The Fermi-Hubbard model is one of the central models for strongly correlated quantum matter and is believed to capture key aspects of high-temperature superconductors. However, its most intriguing low-temperature phases, including stripe order and superconductivity, remain difficult to access with conventional numerical methods and ultracold-atom quantum simulators, as they emerge only at very low energy scales. In my thesis, certain variants of Hubbard models are explored to bring these phases into experimentally accessible regimes. This includes studying mixed-dimensional Hubbard systems which strongly enhance stripe order, and identifying bilayer Hubbard models inspired by nickelate superconductors in which superconducting correlations are strongly enhanced at experimentally realistic temperatures. Together with hybrid analog-digital protocols that transform superconducting pair correlations into directly measurable observables, this provides a concrete route toward realizing and detecting high-temperature superconductivity in strongly interacting fermionic quantum simulators.

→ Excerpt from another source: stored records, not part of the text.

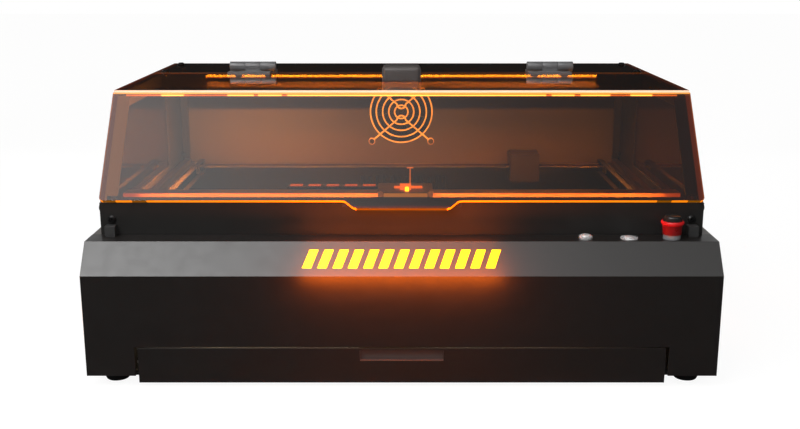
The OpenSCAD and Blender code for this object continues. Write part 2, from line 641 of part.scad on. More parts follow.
module x_belt() color([0.06, 0.06, 0.06])
    translate([(x_motor_x + x_idler_x) / 2, x_axis_y, (x_belt_z[0] + x_belt_z[1]) / 2])
        belt_loop((x_idler_x - x_motor_x) / 2, x_pulley_r + 0.2, belt_t - 0.3, x_belt_z[1] - x_belt_z[0]);

module carriage_plate() color(steel_grey) {
    plate([head_x[0] - 6, head_x[1] + 6], [head_y[1] + eps, beam_y - eps], [150, 186.2]);
    plate([head_x[0] - 6, head_x[1] + 6], [head_y[1] + eps, x_axis_y - 10], [beam_z[1] + 0.4, 186.2]);
    plate([head_x[0] - 6, head_x[1] + 6], [beam_y + beam_d + 0.4, beam_y + beam_d + 12], [174, 186]);
    plate([-6, 14], [x_axis_y - 12, x_axis_y - 8], [x_belt_z[0], 186]);
}
link_pitch = 20.3;
link_count = 5;
module cable_chain() color([0.07, 0.07, 0.07]) for (i = [1 : link_count])
    translate([head_x[0] - 6 - i * link_pitch, beam_y + beam_d + 4, 174.2]) {
        cube([link_pitch, 12, 9.5]);
        translate([3, 0, 0]) cube([link_pitch - 6, 12, 10.3]);
    }
module laser_head() color([0.12, 0.12, 0.12]) difference() {
    plate(head_x, head_y, [head_z, head_top]);
    for (s = [-1, 1], i = [0 : 6]) translate([(head_x[0] + head_x[1]) / 2 + s * head_w / 2, 0, 0])
        plate([-4, 4], [head_y[0] + 3 + i * 4.4, head_y[0] + 5 + i * 4.4], [head_z + 6, head_top - 6]);
}
module laser_nozzle() color([0.7, 0.55, 0.2])
    translate([(head_x[0] + head_x[1]) / 2, (head_y[0] + head_y[1]) / 2, nozzle_z]) difference() {
        cylinder(r1 = 5, r2 = 13, h = head_z - nozzle_z);
        translate([0, 0, -1]) cylinder(r = 3, h = 6);
    }

// Electrics -----------------------------------------------------------------------------------------------

module power_supply() color("silver") difference() {
    plate([-230, -70], [110, 235], [floor_z + sheet, 62]);
    for (i = [0 : 11]) plate([-220 + i * 12, -214 + i * 12], [125, 220], [61, 70]);
}
module controller_board() {
    color([0.05, 0.3, 0.12]) plate([60, 190], [140, 244], [24, 25.6]);
    color("silver") for (x = usb_x) plate([x - 6, x + 6], [232, panel_rear_y + sheet], [25.6, 40]);
    color("gray") for (x = [66, 184], y = [146, 222]) translate([x, y, floor_z + sheet])
        cylinder(r = 2.5, h = 24 - floor_z - sheet);
    color([0.1, 0.1, 0.1]) for (i = [0 : 2]) plate([72 + i * 30, 92 + i * 30], [160, 180], [25.6, 34]);
}
module power_inlet() color([0.06, 0.06, 0.06]) translate([inlet_x, panel_rear_y, inlet_z]) {
    difference() {
        union() {
            plate([-25, 25], [sheet, sheet + 2], [-15, 15]);
            plate([-22, 22], [-22, sheet], [-12, 12]);
        }
        plate([-20, 3], [-16, 10], [-8, 8]);
        plate([6.5, 19.5], [-12, 10], [-9.6, 9.6]);
        translate([0, -2, 0]) rod_x(1.3, [5.4, 20.6]);
    }
    for (p = [[-14, -2], [-3, -2], [-8.5, 3]]) plate([p[0] - 1, p[0] + 1], [-16, -1], [p[1] - 2, p[1] + 2]);
}
module power_rocker() color([0.7, 0.1, 0.05]) translate([inlet_x, panel_rear_y - 2, inlet_z]) {
    yz_prism([7, 19], [[-4, -7.6], [5.2, -8.4], [4.4, 0], [6.6, 8.1], [-3, 7.8]]);
    rod_x(1.2, [5.8, 20.2]);
}

// Drawer --------------------------------------------------------------------------------------------------

module drawer_front() color(steel_dark) difference() {
    union() {
        plate([-drawer_half, drawer_half], [front_y, front_y + sheet], [drawer_bottom, drawer_top]);
        yz_prism([-pull_half - 2, pull_half + 2], [[front_y, pull_z[0] - 1.5], [front_y + 6.6, pull_z[0] - 1.5],
            [front_y + 9, pull_z[1] - 1.5], [front_y + 9, drawer_top - 0.2], [front_y, drawer_top - 0.2]]);
    }
    yz_prism([-pull_half, pull_half], [[front_y - 1, pull_z[0]], [front_y + 4.6, pull_z[0]],
        [front_y + 7, pull_z[1]], [front_y - 1, pull_z[1]]]);
}
module drawer_tray() color(steel_grey) difference() {
    plate([-tray_x, tray_x], [front_y + sheet, front_y + sheet + tray_d], tray_z);
    plate([-tray_x + tray_wall, tray_x - tray_wall], [front_y + 16.4, front_y + sheet + tray_d - tray_wall],
        [tray_z[0] + tray_wall, 60]);
    plate([-pull_half - 2, pull_half + 2], [front_y, front_y + 9], [28, 60]);
    pair() plate([pull_half + 4, tray_x - tray_wall], [front_y + 4, front_y + 20], [tray_z[0] + tray_wall, 60]);
}

floor_plate();
front_fascia();
deck_plate();
left_side_panel();
right_side_panel();
rear_panel();
feet();
case_screws();
rim_front();
side_frames();
rear_wall();
side_windows();
rear_top_panel();
hinge_rail();
led_strip();
hinge_leaves_fixed();
hinge_pins();
fan_frame();
fan_guard();
fan_screws();
exhaust_spigot();
bed_frame();
bed_blades();
y_rails();
y_motor();
y_belts();
power_supply();
controller_board();
power_inlet();
estop_collar();
button_bezels();
corner_brackets();
light_sign();
drawer_runners();
lid_front_panel();
lid_top_panel();
lid_hinge_leaves();
lid_hinge_screws();
camera_pod();
camera_lens();
drawer_front();
drawer_tray();
x_beam();
gantry_trucks();
x_motor();
x_belt();
x_drive_pulley();
x_idler_pulley();
carriage_plate();
cable_chain();
laser_head();
laser_nozzle();
estop_plunger();
estop_head();
start_button();
mode_button();
power_rocker();
fan_rotor();
y_shaft();
belt_idlers();
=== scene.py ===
"""Looks of the desktop laser cutter: amber acrylic hood, charcoal powder coat, lit sign, studio light."""

import json
import math

import bmesh
import bpy
from mathutils import Matrix, Vector


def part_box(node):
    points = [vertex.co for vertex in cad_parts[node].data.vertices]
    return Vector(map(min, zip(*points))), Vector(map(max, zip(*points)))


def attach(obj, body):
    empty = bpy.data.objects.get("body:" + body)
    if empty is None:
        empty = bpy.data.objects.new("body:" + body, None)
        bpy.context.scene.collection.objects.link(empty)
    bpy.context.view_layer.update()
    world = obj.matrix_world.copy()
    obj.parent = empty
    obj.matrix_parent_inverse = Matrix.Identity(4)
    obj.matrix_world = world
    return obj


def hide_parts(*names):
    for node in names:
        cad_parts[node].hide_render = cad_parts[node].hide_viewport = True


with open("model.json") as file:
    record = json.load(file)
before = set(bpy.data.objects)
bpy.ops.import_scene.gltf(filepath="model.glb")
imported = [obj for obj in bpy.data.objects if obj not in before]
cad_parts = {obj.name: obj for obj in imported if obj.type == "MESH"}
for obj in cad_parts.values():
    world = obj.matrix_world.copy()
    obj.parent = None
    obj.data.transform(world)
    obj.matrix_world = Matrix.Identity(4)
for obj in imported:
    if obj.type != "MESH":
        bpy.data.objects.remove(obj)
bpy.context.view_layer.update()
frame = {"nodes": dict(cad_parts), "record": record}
nodes = frame["nodes"]
MM = 0.001


# Camera and light ----------------------------------------------------------------------------------------

def make_camera():
    """The photograph's view: level with the deck's front, from a little above."""
    data = bpy.data.cameras.new("camera")
    data.lens = 47.1
    data.sensor_width = 36
    data.clip_start = 0.02
    camera = bpy.data.objects.new("camera", data)
    camera.location = (-0.0018, -1.2665, 0.4267)
    camera.rotation_euler = (math.radians(76.5), 0, 0)
    bpy.context.scene.collection.objects.link(camera)
    bpy.context.scene.camera = camera


WARM_WHITE = (1, 0.985, 0.97, 1)
FILL_LEFT, FILL_RIGHT = 0.62, 0.24
SOFTBOX_LEFT, SOFTBOX_RIGHT = 3.35, 0.42


def map_range(tree, source, inputs, outputs, smooth=False):
    """A node that takes a value from one range to another."""
    node = tree.nodes.new("ShaderNodeMapRange")
    if smooth:
        node.interpolation_type = "SMOOTHSTEP"
    for key, value in zip(("From Min", "From Max", "To Min", "To Max"), (*inputs, *outputs)):
        node.inputs[key].default_value = value
    tree.links.new(source, node.inputs["Value"])
    return node.outputs[0]


def axes(tree, output):
    """The X, Y and Z of a texture coordinate."""
    where = tree.nodes.new("ShaderNodeTexCoord")
    split = tree.nodes.new("ShaderNodeSeparateXYZ")
    tree.links.new(where.outputs[output], split.inputs[0])
    return split.outputs


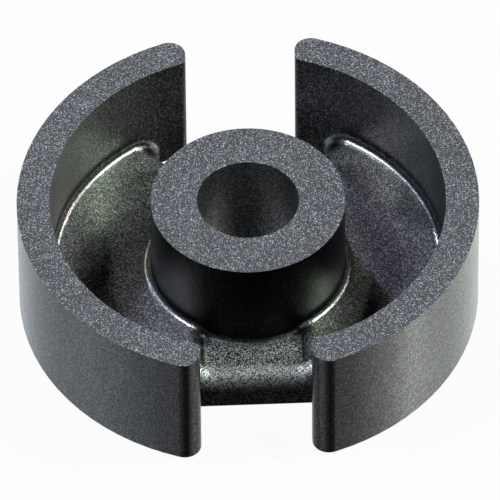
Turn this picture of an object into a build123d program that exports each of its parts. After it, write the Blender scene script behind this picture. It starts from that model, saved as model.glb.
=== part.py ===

"Winning this award is special to me because it comes from a community that strongly shaped my scientific development. MCQST is an exceptional program, and this prize is closely connected for me to my time in Munich, as well as to the collaborations, experiences, and friendships that grew out of the MCQST community."

Henning started a postdoctoral fellowship at ITAMP and Harvard, where he is working toward material-specific theories of unconventional superconductivity and new quantum-simulation algorithms. His current research focuses on pressurized bilayer nickelates and on dissipative state-preparation protocols for strongly interacting fermions.

Alexander Ulanowski

Cavity-enhanced optical readout and coherent control of the spins of individual erbium dopants

TUM | Advisor: Andreas Reiserer

Rare-earth ions embedded in solid-state hosts can exhibit exceptionally long optical and spin coherence times, making them a promising platform for quantum information processing. Among these ions, erbium is particularly attractive due to its optical transition in the near-infrared, enabling low-loss photon transmission through conventional optical fibers and thus being well suited for long-distance quantum communication. A central challenge in the distribution of quantum entanglement is the realization of an efficient interface between stationary spin qubits and flying qubits - the photons. In my PhD work, I have investigated such an interface based on a high-finesse Fabry-Perot resonator incorporating a 10-micrometer-thin crystalline membrane doped with erbium ions. This resonator geometry allows for a large separation between the dopants and material interfaces, thereby preserving the optical coherence observed in bulk crystals and approaching the lifetime limit. In one resonator, several hundred dopants can be addressed individually via frequency-multiplexed optical pulses. Through magnetic interactions with surrounding nuclear spins, the erbium dopants can serve as probes of their local atomic environment, providing detailed insight into the host crystal. Furthermore, the narrow optical transitions of erbium dopants in this environment, with spectral diffusion as low as 0.2 MHz, enable all-optical initialization, coherent control, and single-shot readout of both electronic and nuclear spin qubits. Under dynamical decoupling, a technique to mitigate environmental noise, a nuclear spin coherence time exceeding 0.2 seconds is demonstrated - sufficient to preserve the stationary qubit state during photon transmission. Overall, this platform represents a promising approach toward the realization of scalable quantum networks, with potential applications in distributed quantum computing and secure quantum communication.

"Quantum science has many facets, and I truly value how MCQST brings the community together and supports it in diverse ways. This has made my PhD an inspiring and exciting journey, and I feel deeply honored that my research has been selected for this year’s PhD award."

Following the completion of his thesis, Alexander has continued his research on rare-earth-doped material platforms as a PostDoc in Munich, with the aim of bringing fundamental laboratory experiments closer to practical applications.

Congratulations to Henning and Alexander, and all the best for their future!